Title VII was enacted to “achieve equality of employment opportunities and remove barriers that have operated in the past to favor an identifiable group of white employees over other employees.” Griggs v. Duke Power Co., 401 U.S. 424, 429-30 (1971). The Act prohibits employment practices that are facially neutral but “operate to ‘freeze’ the status quo of prior discriminatory employment practices.” Id. To
-7- prevail on a disparate impact claim, Plaintiff must, at a minimum, demonstrate that Defendant “use[d] a particular employment practice that cause[d] a disparate impact on the basis of [her] race, color, religion, sex, or national origin.” 42 U.S.C. § 2000e-
2(k)(1)(A)(i). The ELCRA essentially mirrors Title VII. Accordingly, in analyzing disparate impact claims under that statute, Michigan courts apply federal substantive law relating to Title VII claims. See, e.g., Jones v. Pepsi-Cola Metropolitan Bottling Co., Inc., 871 F. Supp. 305, 308 n.4 (E.D. Mich. 1994) (citing Michigan cases). Plaintiff has failed even to identify an employment practice that had a disparate impact on her because of her race; much less has she offered evidence to support such a
claim. Defendant is entitled to summary judgment. II. Plaintiff’s Intentional Discrimination Claims (Count 2). In Count 2 of her complaint, Plaintiff claims that Defendant intentionally discriminated against her on the basis of her race by stealing her internet leads, and thereby reducing her commissions; by creating a hostile work environment; and by terminating her employment. She cites only to Title VII as the jurisdictional basis of
this claim. Title VII prohibits employers from “discriminat[ing] against any individual with respect to [her] compensation, terms, conditions, or privileges of employment[] because of such individual’s race, color, religion, sex, or national origin.” 42 U.S.C. § 2000e- 2(a)(1). A claim of intentional discrimination can be established through either direct
-8- or circumstantial evidence. See, e.g., Ondricko v. MGM Grand Detroit, LLC, 689 F.3d 642, 648-49 (6th Cir. 2012) (citing DiCarlo v. Potter, 358 F.3d 921, 926 (6th Cir. 1999)). “ ‘Direct evidence, if believed, requires the conclusion that unlawful discrimination was
at least a motivating factor in the employer’s actions.’ ” Shazor v. Professional Transit Mgmnt, 744 F.3d 948, 955 (6th Cir. 2014) (quoting Grizzell v. City of Columbus Div. of Police, 461 F.3d 711, 719 (6th Cir. 2006)). “Circumstantial evidence, on the other hand, is proof that does not on its face establish discriminatory animus, but does allow a factfinder to draw a reasonable inference that discrimination occurred.” Ondricko, 689 F.3d at 649 (citing Kline v. Tenn. Valley Auth., 128 F.3d 337, 348 (6th Cir. 1997)). When asked to identify any evidence that race played a part in the “theft” of her
internet leads, Plaintiff offered nothing more than the conclusory statement: “My leads were stolen because I was an African American female.” (Id. at 20, PageID.287). This is manifestly insufficient to create a triable issue. See Mav of Mich., Inc. v. American Country Insur. Co., 289 F. Supp.2d 873, 875 n.3 (E.D. Mich. 2003) (“ ‘Conclusory allegations and self-serving affidavits, without support in the record, do not create a triable issue of fact’ and are insufficient to withstand a motion for summary judgment.”

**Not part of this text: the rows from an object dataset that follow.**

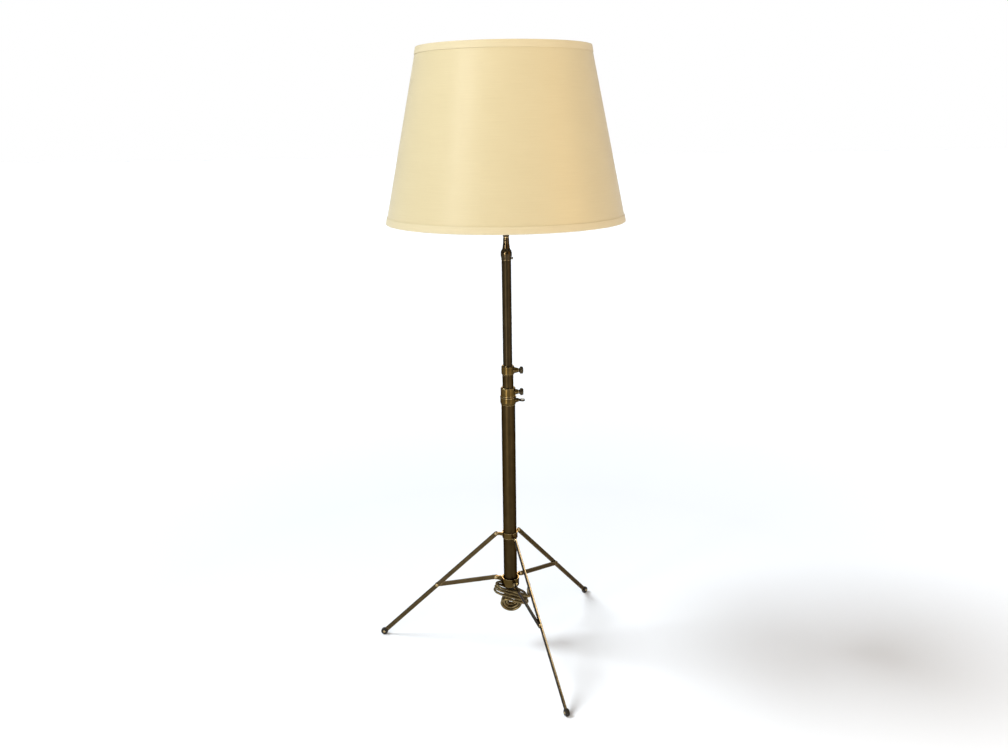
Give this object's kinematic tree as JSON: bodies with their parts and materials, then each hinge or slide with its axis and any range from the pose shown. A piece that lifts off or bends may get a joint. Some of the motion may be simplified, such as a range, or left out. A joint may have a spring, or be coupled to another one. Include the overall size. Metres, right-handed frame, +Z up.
{
  "type": "telescoping floor lamp",
  "caption": "Floor lamp with a round tapered fabric shade on a telescoping bronze tube, standing on a folding leg frame with braces, its cord wound up under the hub.",
  "frame": {"origin": "on the floor, on the axis of the telescoping post", "axes": "+Z up along the post, +X towards the clamp screws, -Y towards the front, where the switch key points"},
  "size_m": [0.5167, 0.5012, 1.2256],
  "materials": {
    "bronze": "dark antique bronze lacquer, satin",
    "leg_bronze": "dark antique bronze lacquer, satin, worn at the edges",
    "aged_brass": "aged brass, satin",
    "bright_brass": "brass, bright",
    "plated_steel": "brass plated steel, dull",
    "rivet": "plated steel, dull",
    "foot_rubber": "brown rubber, matt",
    "guide_plastic": "natural nylon",
    "black_plastic": "moulded, matt",
    "paper_liner": "brown pressed fibre",
    "cord_plastic": "clear gold lamp cord, glossy",
    "plug_plastic": "clear gold moulding, glossy",
    "lamp_glass": "frosted glass",
    "lamp_cap": "bright aluminium",
    "shade_fabric": "woven cloth on a backing, matt",
    "shade_tape": "folded fabric tape, matt"
  },
  "bodies": {
    "base": {"lower_tube": "bronze", "lower_hub": "aged_brass", "lower_hub_rivets": "rivet", "tube_plug": "plated_steel", "cord_bush": "black_plastic", "lower_collar": "aged_brass", "lower_clamp": "aged_brass", "cord_lead": "cord_plastic", "cord_hank": "cord_plastic", "cord_wraps": "cord_plastic", "plug_body": "plug_plastic", "plug_blades": "bright_brass"},
    "upper_hub": {"upper_hub": "aged_brass"},
    "leg_1": {"leg_1": "leg_bronze", "leg_rivets_1": "rivet", "foot_1": "foot_rubber"},
    "brace_1": {"brace_1": "leg_bronze"},
    "leg_2": {"leg_2": "leg_bronze", "leg_rivets_2": "rivet", "foot_2": "foot_rubber"},
    "brace_2": {"brace_2": "leg_bronze"},
    "leg_3": {"leg_3": "leg_bronze", "leg_rivets_3": "rivet", "foot_3": "foot_rubber"},
    "brace_3": {"brace_3": "leg_bronze"},
    "mid": {"mid_tube": "bronze", "mid_guide": "guide_plastic", "upper_clamp": "aged_brass"},
    "upper": {"upper_tube": "bronze", "upper_guide": "guide_plastic", "neck": "aged_brass", "lock_nut": "plated_steel", "nipple": "plated_steel", "check_ring": "aged_brass", "harp_saddle": "plated_steel", "harp": "plated_steel", "harp_stud": "aged_brass", "holder_cap": "bright_brass", "holder_shell": "bright_brass", "holder_liner": "paper_liner", "holder_body": "black_plastic", "screw_shell": "bright_brass", "lamp_base": "lamp_cap", "lamp_glass": "lamp_glass", "shade_spider": "plated_steel", "shade_fabric": "shade_fabric", "shade_top_tape": "shade_tape", "shade_bottom_tape": "shade_tape", "shade_bottom_ring": "plated_steel"},
    "lower_clamp_screw": {"lower_clamp_screw": "aged_brass"},
    "lower_lock_screw": {"lower_lock_screw": "aged_brass"},
    "upper_clamp_screw": {"upper_clamp_screw": "aged_brass"},
    "neck_set_screw": {"neck_set_screw": "aged_brass"},
    "switch_key": {"switch_key": "bright_brass"},
    "finial": {"finial": "aged_brass"},
    "harp_ferrule_left": {"harp_ferrule_left": "bright_brass"},
    "harp_ferrule_right": {"harp_ferrule_right": "bright_brass"}
  },
  "joints": [
    {"name": "hub_slide", "type": "slide", "parent": "base", "child": "upper_hub", "axis": [0, 0, 1], "range_m": [0, 0.21385]},
    {"name": "leg_1_fold", "type": "hinge", "parent": "upper_hub", "child": "leg_1", "pos_m": [-0.02944, 0.00461, 0.25507], "axis": [-0.1547, -0.988, 0], "range_deg": [0, 40.95]},
    {"name": "brace_1_fold", "type": "hinge", "parent": "base", "child": "brace_1", "pos_m": [-0.03082, 0.00483, 0.15328], "axis": [0.1547, 0.988, 0], "range_deg": [0, 95.61]},
    {"name": "leg_2_fold", "type": "hinge", "parent": "upper_hub", "child": "leg_2", "pos_m": [0.01073, -0.0278, 0.25507], "axis": [0.933, 0.36, 0], "range_deg": [0, 40.95]},
    {"name": "brace_2_fold", "type": "hinge", "parent": "base", "child": "brace_2", "pos_m": [0.01123, -0.02911, 0.15328], "axis": [-0.933, -0.36, 0], "range_deg": [0, 95.61]},
    {"name": "leg_3_fold", "type": "hinge", "parent": "upper_hub", "child": "leg_3", "pos_m": [0.01871, 0.02319, 0.25507], "axis": [-0.7782, 0.628, 0], "range_deg": [0, 40.95]},
    {"name": "brace_3_fold", "type": "hinge", "parent": "base", "child": "brace_3", "pos_m": [0.01959, 0.02428, 0.15328], "axis": [0.7782, -0.628, 0], "range_deg": [0, 95.61]},
    {"name": "mid_slide", "type": "slide", "parent": "base", "child": "mid", "axis": [0, 0, 1], "range_m": [-0.026, 0.28]},
    {"name": "upper_slide", "type": "slide", "parent": "mid", "child": "upper", "axis": [0, 0, 1], "range_m": [-0.205, 0.14]},
    {"name": "lower_clamp_screw_turn", "type": "hinge", "parent": "base", "child": "lower_clamp_screw", "pos_m": [0.021, 0, 0.56688], "axis": [1, 0, 0], "range_deg": [0, 540]},
    {"name": "lower_lock_screw_turn", "type": "hinge", "parent": "base", "child": "lower_lock_screw", "pos_m": [0.021, 0, 0.54948], "axis": [1, 0, 0], "range_deg": [0, 540]},
    {"name": "upper_clamp_screw_turn", "type": "hinge", "parent": "mid", "child": "upper_clamp_screw", "pos_m": [0.021, 0, 0.61188], "axis": [1, 0, 0], "range_deg": [0, 540]},
    {"name": "neck_set_screw_turn", "type": "hinge", "parent": "upper", "child": "neck_set_screw", "pos_m": [0.0132, 0, 0.83678], "axis": [1, 0, 0], "range_deg": [0, 720]},
    {"name": "switch_key_turn", "type": "hinge", "parent": "upper", "child": "switch_key", "pos_m": [0, -0.024, 0.91628], "axis": [0, -1, 0], "continuous": true},
    {"name": "finial_turn", "type": "hinge", "parent": "upper", "child": "finial", "pos_m": [0, 0, 1.19298], "axis": [0, 0, 1], "range_deg": [0, 1440]},
    {"name": "harp_ferrule_left_lift", "type": "slide", "parent": "upper", "child": "harp_ferrule_left", "axis": [0, 0, 1], "range_m": [0, 0.012]},
    {"name": "harp_ferrule_right_lift", "type": "slide", "parent": "upper", "child": "harp_ferrule_right", "axis": [0, 0, 1], "range_m": [0, 0.012]}
  ],
  "couplings": [
    {"joint": "leg_1_fold", "follows": "hub_slide", "rad_per_m": 3.3405},
    {"joint": "brace_1_fold", "follows": "hub_slide", "rad_per_m": 7.8017},
    {"joint": "leg_2_fold", "follows": "hub_slide", "rad_per_m": 3.3405},
    {"joint": "brace_2_fold", "follows": "hub_slide", "rad_per_m": 7.8017},
    {"joint": "leg_3_fold", "follows": "hub_slide", "rad_per_m": 3.3405},
    {"joint": "brace_3_fold", "follows": "hub_slide", "rad_per_m": 7.8017}
  ]
}
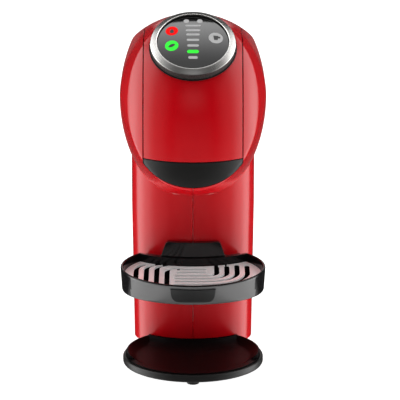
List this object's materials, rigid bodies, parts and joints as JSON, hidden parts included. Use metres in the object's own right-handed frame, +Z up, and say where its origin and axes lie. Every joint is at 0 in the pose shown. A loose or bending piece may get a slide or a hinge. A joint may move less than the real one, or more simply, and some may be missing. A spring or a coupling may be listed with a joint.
{
  "type": "pod coffee machine",
  "caption": "Slim pod coffee machine: round head with locking lever and dial over a sliding pod holder, drip tray, column, base and rear tank.",
  "frame": {"origin": "centre of the outer box in plan, on the surface that the feet stand on", "axes": "+Z up, +Y towards the water tank, +X to the right seen from the front"},
  "size_m": [0.112, 0.289, 0.2765],
  "materials": {
    "red_plastic": "smooth satin gloss",
    "black_gloss": "polished",
    "black_satin": "fine texture",
    "chrome": "satin plating",
    "steel": "polished",
    "smoked_clear": "clear, smoke tint",
    "rubber": "matt",
    "silicone": "satin",
    "aluminium": "cast",
    "circuit_board": "varnished",
    "coil_wrap": "taped",
    "magnet": "plain"
  },
  "bodies": {
    "body": {"casing_left": "red_plastic", "casing_right": "red_plastic", "rear_cover": "black_satin", "rear_screw_low_left": "steel", "rear_screw_low_right": "steel", "rear_screw_high_left": "steel", "rear_screw_high_right": "steel", "inner_deck": "black_satin", "chassis": "black_satin", "pod_guide": "black_satin", "pump": "steel", "pump_coil": "coil_wrap", "pump_mount_lower": "rubber", "pump_mount_upper": "rubber", "thermoblock": "aluminium", "heater_element": "steel", "thermostat": "black_satin", "thermal_fuse": "black_satin", "flow_meter": "black_satin", "inlet_hose": "silicone", "meter_hose": "silicone", "pump_hose": "silicone", "control_board": "circuit_board", "power_switch": "black_satin", "tray_rail": "steel", "hinge_pin_left": "steel", "hinge_pin_right": "steel", "base_pan": "black_satin", "base_plate": "black_gloss", "base_screw_1": "steel", "base_screw_2": "steel", "base_screw_3": "steel", "base_screw_4": "steel", "foot_front": "rubber", "foot_left": "rubber", "foot_right": "rubber", "foot_rear_left": "rubber", "foot_rear_right": "rubber", "cord_gland": "rubber", "tank_dock": "black_satin"},
    "lever": {"lever_cover": "red_plastic", "lever_liner": "black_satin", "display_housing": "black_satin", "display_board": "circuit_board", "display_glass": "black_gloss"},
    "selector": {"selector_ring": "chrome"},
    "injector": {"injector_head": "black_satin", "injector_needle": "steel", "injector_seal": "rubber", "injector_hose": "silicone"},
    "holder": {"pod_holder": "black_satin"},
    "tray": {"drip_tray": "black_gloss", "tray_bracket": "black_gloss", "tray_magnet": "magnet", "tray_badge": "black_satin"},
    "grid": {"drip_grid": "steel"},
    "tank": {"water_tank": "smoked_clear", "tank_valve": "black_satin"},
    "lid": {"tank_lid": "black_gloss"},
    "button": {"power_button": "black_gloss"}
  },
  "joints": [
    {"name": "lever_hinge", "type": "hinge", "parent": "body", "child": "lever", "pos_m": [0, -0.0045, 0.245], "axis": [-1, 0, 0], "range_deg": [0, 55]},
    {"name": "ring_turn", "type": "hinge", "parent": "lever", "child": "selector", "pos_m": [0, -0.0993, 0.2527], "axis": [0, -0.6018, 0.7986], "continuous": true},
    {"name": "injector_lift", "type": "slide", "parent": "body", "child": "injector", "axis": [0, 0, 1], "range_m": [0, 0.008]},
    {"name": "holder_slide", "type": "slide", "parent": "body", "child": "holder", "axis": [0, -1, 0], "range_m": [0, 0.078]},
    {"name": "tray_height", "type": "slide", "parent": "body", "child": "tray", "axis": [0, 0, 1], "range_m": [-0.046, 0]},
    {"name": "grid_lift", "type": "slide", "parent": "tray", "child": "grid", "axis": [0, 0, 1], "range_m": [0, 0.04]},
    {"name": "tank_lift", "type": "slide", "parent": "body", "child": "tank", "axis": [0, 0, 1], "range_m": [0, 0.12]},
    {"name": "tank_lid_lift", "type": "slide", "parent": "tank", "child": "lid", "axis": [0, 0, 1], "range_m": [0, 0.05]},
    {"name": "power_press", "type": "slide", "parent": "body", "child": "button", "axis": [-1, 0, 0], "range_m": [0, 0.0015], "stiffness_N_per_m": 600, "springref_m": -0.0005}
  ],
  "couplings": [
    {"joint": "injector_lift", "follows": "lever_hinge", "m_per_rad": 0.0083}
  ]
}
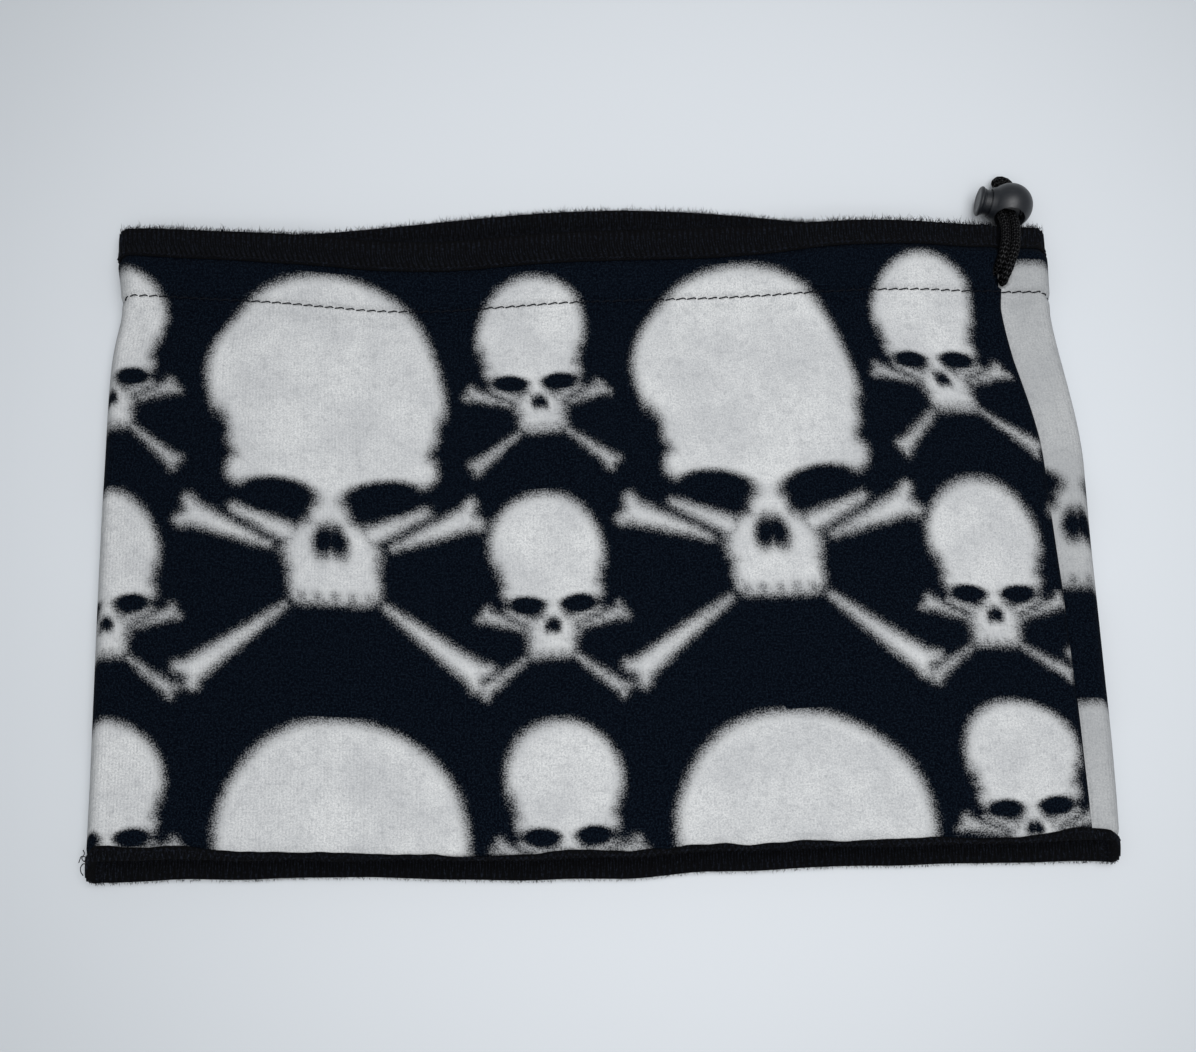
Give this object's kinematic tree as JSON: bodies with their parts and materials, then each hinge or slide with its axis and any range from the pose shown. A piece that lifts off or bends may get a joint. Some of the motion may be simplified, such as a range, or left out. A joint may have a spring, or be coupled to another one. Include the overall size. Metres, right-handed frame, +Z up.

(quoting Hall v. Bodine Elec. Co., 276 F.3d 345, 354 (7th Cir. 2002)). By her own account, Plaintiff’s hostile work environment claim is predicated on conversations she had with her immediate supervisor regarding that supervisor’s alleged extra-marital affair with another, unnamed employee. Putting aside whether Plaintiff’s description of the alleged harassment is sufficiently severe and pervasive to
-9- be actionable under Title VII,6 it suggests nothing of race. To the contrary, Plaintiff complains that her supervisor began harassing her after the supervisor learned that Plaintiff had truthfully answered Messieurs Hessenwinkle and Krueger’s questions
about the alleged affair. Plaintiff offers nothing to suggest that her immediate supervisor would have reacted differently had Plaintiff been a white person. With respect to her termination, Plaintiff conceded that she was told that her termination was based on her poor attendance, and she acknowledged that she had a problem with absenteeism. (See Pltf’s Dep. Tr. at 21, PageID.288). Defendant has provided unrebutted testimony and unrefuted documentation regarding Plaintiff’s absences on December 8, 9, and 15, 2016 (see ECF No. 40-5, PageID.337), resulting in a
December 16, 2016, counseling session in which Messieurs Krueger and Hessenwinkle warned Plaintiff that continued absences could result in her termination (see Krueger Affidavit at ¶ 6, PageID.262-63). Additional documentation shows that Plaintiff had continued attendance problems on December 22, 2016, and on January 2 and 10, 2017, resulting in her termination on January 12, 2017. (ECF No. 40-4, PageID.332; ECF 40- 5, PageID.334-36).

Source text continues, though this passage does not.